■ Exercise objective
Reproduce, exactly and in full, only the lines below from the one containing "for number in" through the one containing "if empty is".

++++++++++

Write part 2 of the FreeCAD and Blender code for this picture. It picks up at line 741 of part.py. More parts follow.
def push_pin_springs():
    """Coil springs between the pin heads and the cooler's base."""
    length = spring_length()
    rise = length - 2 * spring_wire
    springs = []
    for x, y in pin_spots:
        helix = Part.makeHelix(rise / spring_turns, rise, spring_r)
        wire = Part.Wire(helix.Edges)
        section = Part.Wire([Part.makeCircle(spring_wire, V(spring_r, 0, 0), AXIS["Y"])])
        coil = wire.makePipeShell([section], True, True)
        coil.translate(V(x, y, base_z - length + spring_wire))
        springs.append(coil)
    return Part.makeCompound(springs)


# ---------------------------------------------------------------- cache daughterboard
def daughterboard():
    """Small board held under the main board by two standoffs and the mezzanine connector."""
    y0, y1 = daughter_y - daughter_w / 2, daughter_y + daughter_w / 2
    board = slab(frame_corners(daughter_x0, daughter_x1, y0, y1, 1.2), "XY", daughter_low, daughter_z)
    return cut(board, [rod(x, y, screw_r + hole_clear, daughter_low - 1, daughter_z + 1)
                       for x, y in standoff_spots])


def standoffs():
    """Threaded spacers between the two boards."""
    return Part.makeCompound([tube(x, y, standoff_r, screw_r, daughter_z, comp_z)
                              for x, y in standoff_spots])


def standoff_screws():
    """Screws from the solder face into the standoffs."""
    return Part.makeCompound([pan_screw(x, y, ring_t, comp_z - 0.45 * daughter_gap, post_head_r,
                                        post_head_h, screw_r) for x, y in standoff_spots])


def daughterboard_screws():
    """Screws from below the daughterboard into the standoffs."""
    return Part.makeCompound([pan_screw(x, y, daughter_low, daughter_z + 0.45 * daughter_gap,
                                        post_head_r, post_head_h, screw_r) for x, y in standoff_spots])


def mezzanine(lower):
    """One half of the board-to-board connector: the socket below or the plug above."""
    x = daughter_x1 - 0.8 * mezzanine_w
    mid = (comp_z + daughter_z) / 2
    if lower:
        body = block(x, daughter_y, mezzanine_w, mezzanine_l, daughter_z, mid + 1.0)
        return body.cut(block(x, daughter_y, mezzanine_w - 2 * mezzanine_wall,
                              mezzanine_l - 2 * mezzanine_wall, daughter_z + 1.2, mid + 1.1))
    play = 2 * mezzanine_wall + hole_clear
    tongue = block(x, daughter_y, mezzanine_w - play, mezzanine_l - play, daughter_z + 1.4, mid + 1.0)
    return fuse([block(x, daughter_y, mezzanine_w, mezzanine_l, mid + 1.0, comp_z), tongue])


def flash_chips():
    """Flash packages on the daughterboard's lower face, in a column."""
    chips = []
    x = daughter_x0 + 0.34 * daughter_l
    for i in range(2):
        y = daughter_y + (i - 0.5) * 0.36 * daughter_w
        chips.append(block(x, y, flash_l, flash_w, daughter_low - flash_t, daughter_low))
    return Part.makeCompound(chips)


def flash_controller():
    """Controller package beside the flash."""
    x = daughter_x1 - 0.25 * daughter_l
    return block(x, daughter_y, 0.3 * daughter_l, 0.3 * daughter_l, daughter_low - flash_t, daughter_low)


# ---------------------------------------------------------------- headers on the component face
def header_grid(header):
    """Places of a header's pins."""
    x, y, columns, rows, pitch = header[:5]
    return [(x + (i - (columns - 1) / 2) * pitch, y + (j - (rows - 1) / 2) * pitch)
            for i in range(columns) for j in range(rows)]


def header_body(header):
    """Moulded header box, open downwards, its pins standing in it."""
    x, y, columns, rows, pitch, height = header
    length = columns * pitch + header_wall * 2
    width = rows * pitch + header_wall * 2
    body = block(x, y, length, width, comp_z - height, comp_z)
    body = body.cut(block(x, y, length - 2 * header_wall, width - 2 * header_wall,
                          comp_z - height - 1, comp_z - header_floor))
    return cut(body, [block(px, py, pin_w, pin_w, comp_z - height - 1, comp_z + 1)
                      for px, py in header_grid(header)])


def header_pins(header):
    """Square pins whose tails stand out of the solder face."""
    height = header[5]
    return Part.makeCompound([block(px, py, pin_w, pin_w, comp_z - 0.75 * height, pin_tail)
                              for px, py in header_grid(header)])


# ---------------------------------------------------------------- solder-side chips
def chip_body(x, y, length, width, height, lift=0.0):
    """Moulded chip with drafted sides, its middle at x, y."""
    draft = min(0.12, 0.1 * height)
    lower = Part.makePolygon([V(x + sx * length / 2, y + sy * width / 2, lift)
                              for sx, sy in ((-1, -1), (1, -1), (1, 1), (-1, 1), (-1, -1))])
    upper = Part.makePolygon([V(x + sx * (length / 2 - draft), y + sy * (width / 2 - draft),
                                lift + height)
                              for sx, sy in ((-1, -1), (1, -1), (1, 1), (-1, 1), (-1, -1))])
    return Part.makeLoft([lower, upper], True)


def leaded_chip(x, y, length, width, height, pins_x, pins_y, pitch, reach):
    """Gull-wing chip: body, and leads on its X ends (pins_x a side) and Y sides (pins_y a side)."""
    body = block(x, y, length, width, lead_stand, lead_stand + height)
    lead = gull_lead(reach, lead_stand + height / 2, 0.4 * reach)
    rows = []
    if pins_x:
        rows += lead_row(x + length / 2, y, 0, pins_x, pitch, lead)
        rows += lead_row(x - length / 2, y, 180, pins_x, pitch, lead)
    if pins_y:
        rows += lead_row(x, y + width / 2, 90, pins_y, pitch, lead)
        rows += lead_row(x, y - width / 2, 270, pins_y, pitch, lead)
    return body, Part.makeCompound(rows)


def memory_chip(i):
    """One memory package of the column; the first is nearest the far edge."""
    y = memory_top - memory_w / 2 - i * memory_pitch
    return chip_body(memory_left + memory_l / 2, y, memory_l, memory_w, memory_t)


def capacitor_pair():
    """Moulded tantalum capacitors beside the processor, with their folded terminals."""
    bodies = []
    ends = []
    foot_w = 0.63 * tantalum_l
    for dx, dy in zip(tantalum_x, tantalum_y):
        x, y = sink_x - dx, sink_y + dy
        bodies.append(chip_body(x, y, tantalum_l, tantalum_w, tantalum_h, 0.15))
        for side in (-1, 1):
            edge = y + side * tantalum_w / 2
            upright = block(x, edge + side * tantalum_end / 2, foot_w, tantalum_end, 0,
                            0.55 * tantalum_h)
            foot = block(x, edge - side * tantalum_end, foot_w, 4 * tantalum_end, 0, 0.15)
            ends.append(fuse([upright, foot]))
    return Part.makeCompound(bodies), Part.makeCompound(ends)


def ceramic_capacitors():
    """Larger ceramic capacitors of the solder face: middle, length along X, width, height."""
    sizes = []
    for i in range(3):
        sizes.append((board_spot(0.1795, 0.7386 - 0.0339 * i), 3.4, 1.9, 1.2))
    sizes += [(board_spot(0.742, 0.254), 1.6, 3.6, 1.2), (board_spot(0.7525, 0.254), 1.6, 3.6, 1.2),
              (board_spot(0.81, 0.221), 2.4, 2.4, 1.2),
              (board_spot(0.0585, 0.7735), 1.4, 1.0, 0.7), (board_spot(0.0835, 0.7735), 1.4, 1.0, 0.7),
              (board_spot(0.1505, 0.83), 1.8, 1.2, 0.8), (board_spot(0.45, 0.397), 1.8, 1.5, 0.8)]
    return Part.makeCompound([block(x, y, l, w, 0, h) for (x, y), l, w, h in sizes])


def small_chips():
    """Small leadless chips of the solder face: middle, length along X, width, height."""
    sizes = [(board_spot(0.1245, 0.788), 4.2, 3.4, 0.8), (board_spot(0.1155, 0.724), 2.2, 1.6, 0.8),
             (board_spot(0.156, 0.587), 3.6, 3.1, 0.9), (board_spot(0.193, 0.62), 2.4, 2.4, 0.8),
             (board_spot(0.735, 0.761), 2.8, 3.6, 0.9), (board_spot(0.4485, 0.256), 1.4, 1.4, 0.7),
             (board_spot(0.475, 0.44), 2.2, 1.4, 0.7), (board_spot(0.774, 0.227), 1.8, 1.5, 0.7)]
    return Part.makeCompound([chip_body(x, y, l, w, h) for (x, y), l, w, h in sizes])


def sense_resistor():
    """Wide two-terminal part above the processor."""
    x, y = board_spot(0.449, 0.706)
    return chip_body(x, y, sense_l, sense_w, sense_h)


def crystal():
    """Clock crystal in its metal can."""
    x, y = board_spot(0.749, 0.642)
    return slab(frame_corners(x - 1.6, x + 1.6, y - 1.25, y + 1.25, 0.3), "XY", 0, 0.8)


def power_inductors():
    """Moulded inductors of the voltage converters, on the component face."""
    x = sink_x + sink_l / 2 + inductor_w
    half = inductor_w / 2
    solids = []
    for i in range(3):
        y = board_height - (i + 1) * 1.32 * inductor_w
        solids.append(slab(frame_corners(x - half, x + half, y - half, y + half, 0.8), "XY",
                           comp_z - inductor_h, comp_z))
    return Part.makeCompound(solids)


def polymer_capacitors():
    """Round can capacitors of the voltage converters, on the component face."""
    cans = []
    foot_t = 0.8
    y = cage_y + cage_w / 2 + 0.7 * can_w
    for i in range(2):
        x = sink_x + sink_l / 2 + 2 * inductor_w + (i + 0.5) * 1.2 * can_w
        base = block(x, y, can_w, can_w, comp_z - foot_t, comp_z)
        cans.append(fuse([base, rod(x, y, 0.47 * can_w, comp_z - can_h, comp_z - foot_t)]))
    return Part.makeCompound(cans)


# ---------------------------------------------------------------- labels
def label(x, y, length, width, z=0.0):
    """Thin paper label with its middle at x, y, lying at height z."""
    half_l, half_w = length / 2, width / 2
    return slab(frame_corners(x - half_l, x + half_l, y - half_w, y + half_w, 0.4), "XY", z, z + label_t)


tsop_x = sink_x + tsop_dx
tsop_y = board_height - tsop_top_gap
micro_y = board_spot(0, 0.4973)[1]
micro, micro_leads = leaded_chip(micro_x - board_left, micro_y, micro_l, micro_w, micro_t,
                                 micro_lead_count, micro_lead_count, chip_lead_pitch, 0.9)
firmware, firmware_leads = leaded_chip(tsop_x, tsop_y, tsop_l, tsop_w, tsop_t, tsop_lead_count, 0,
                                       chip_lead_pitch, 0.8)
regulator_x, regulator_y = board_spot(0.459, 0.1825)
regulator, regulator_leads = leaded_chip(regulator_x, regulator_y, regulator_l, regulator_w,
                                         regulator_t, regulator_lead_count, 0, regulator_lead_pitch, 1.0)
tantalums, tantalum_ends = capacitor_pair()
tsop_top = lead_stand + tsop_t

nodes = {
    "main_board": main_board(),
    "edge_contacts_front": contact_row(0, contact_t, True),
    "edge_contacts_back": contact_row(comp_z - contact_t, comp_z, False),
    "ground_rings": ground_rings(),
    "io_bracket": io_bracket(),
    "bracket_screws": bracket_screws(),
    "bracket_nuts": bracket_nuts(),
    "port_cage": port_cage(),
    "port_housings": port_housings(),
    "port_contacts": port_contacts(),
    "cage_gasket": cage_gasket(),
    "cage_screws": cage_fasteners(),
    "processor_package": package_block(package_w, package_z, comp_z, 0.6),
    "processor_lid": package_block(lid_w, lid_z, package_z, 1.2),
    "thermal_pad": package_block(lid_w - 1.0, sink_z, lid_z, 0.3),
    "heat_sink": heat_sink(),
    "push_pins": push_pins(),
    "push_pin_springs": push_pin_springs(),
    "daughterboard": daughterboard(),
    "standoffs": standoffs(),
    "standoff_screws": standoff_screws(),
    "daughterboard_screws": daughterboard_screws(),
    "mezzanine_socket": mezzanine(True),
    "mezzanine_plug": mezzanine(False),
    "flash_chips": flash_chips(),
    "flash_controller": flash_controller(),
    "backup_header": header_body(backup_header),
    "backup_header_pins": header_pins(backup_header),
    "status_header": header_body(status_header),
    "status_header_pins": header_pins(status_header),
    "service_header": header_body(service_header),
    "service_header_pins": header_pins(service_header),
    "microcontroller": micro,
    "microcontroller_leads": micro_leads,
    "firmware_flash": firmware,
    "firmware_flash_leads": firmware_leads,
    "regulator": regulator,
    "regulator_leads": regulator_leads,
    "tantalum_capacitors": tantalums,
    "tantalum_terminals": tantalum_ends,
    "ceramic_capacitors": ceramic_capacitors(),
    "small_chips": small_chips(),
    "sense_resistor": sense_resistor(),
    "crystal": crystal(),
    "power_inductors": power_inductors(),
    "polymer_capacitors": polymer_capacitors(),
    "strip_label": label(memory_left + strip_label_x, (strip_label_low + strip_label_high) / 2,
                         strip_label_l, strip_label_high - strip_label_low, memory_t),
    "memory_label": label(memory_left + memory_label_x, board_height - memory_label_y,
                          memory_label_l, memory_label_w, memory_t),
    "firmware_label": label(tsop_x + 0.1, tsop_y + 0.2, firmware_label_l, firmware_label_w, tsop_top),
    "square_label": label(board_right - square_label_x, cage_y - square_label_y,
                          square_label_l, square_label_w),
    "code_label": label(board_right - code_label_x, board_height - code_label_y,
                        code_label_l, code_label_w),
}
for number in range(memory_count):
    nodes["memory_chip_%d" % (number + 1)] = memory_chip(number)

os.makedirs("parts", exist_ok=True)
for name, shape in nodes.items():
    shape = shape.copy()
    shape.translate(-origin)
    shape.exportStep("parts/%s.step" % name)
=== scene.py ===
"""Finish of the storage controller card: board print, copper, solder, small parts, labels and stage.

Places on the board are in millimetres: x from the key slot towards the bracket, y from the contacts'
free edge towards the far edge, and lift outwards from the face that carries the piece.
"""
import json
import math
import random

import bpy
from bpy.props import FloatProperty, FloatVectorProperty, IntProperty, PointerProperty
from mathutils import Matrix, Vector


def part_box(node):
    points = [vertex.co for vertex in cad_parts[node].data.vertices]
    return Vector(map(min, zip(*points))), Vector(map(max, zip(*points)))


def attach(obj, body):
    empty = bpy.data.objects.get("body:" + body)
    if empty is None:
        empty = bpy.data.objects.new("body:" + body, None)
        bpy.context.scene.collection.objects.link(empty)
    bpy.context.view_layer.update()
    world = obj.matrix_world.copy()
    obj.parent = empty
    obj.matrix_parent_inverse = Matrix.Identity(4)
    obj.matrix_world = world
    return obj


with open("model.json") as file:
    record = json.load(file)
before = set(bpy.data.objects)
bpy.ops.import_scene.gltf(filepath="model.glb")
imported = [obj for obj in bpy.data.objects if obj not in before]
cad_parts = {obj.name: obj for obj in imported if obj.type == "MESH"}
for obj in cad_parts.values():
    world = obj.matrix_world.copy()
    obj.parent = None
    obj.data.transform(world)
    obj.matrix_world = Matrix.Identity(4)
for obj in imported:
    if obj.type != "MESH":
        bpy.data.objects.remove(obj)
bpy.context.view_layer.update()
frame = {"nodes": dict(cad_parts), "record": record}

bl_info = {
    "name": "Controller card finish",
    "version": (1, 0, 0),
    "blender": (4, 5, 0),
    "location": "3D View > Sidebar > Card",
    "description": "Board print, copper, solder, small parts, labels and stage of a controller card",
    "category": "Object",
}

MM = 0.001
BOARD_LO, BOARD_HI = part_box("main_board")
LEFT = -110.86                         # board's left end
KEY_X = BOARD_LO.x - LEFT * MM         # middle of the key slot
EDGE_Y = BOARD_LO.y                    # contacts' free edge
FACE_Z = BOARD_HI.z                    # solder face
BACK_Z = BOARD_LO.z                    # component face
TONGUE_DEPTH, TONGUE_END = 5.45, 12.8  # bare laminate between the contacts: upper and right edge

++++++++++

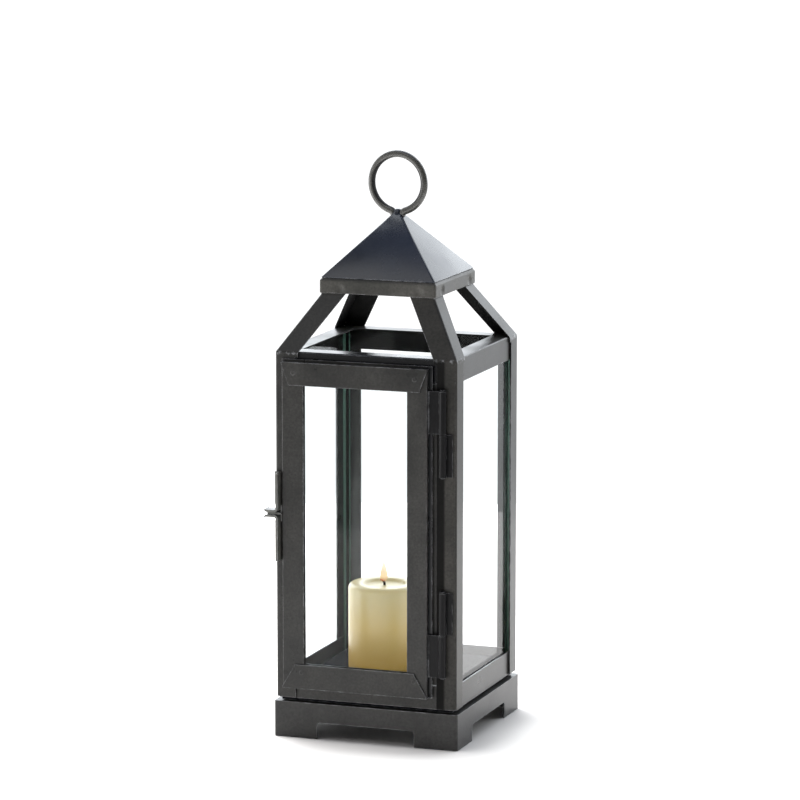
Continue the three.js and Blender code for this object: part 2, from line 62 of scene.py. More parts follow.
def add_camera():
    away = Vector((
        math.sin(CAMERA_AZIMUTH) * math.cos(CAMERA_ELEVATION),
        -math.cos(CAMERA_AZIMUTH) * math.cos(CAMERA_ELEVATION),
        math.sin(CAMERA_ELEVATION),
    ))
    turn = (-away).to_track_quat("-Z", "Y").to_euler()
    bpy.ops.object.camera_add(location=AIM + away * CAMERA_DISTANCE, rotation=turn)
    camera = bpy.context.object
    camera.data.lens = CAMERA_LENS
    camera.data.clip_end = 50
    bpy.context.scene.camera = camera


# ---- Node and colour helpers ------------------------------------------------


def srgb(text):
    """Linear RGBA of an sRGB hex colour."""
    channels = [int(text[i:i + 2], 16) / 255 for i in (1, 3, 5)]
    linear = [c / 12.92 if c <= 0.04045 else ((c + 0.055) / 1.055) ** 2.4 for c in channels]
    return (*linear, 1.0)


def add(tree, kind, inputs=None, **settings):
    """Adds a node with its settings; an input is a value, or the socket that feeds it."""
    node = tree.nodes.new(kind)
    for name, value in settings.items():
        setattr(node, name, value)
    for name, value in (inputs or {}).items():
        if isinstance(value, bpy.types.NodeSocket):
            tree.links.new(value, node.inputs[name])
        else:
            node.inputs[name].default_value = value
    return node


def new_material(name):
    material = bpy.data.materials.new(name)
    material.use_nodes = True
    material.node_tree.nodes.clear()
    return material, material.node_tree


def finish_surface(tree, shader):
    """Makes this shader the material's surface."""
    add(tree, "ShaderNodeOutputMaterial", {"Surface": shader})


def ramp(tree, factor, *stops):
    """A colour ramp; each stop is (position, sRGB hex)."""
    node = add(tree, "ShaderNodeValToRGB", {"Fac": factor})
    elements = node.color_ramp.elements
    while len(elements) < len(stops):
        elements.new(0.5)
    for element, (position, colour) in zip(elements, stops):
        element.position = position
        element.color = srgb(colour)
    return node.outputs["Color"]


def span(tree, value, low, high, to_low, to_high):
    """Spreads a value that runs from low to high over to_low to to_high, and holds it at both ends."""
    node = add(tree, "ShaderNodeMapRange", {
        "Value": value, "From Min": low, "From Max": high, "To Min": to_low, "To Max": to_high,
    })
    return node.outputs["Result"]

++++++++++

■ Result below
for number in range(memory_count):
    nodes["memory_chip_%d" % (number + 1)] = memory_chip(number)

os.makedirs("parts", exist_ok=True)
for name, shape in nodes.items():
    shape = shape.copy()
    shape.translate(-origin)
    shape.exportStep("parts/%s.step" % name)
=== scene.py ===
"""Finish of the storage controller card: board print, copper, solder, small parts, labels and stage.

Places on the board are in millimetres: x from the key slot towards the bracket, y from the contacts'
free edge towards the far edge, and lift outwards from the face that carries the piece.
"""
import json
import math
import random

import bpy
from bpy.props import FloatProperty, FloatVectorProperty, IntProperty, PointerProperty
from mathutils import Matrix, Vector


def part_box(node):
    points = [vertex.co for vertex in cad_parts[node].data.vertices]
    return Vector(map(min, zip(*points))), Vector(map(max, zip(*points)))


def attach(obj, body):
    empty = bpy.data.objects.get("body:" + body)
    if empty is None:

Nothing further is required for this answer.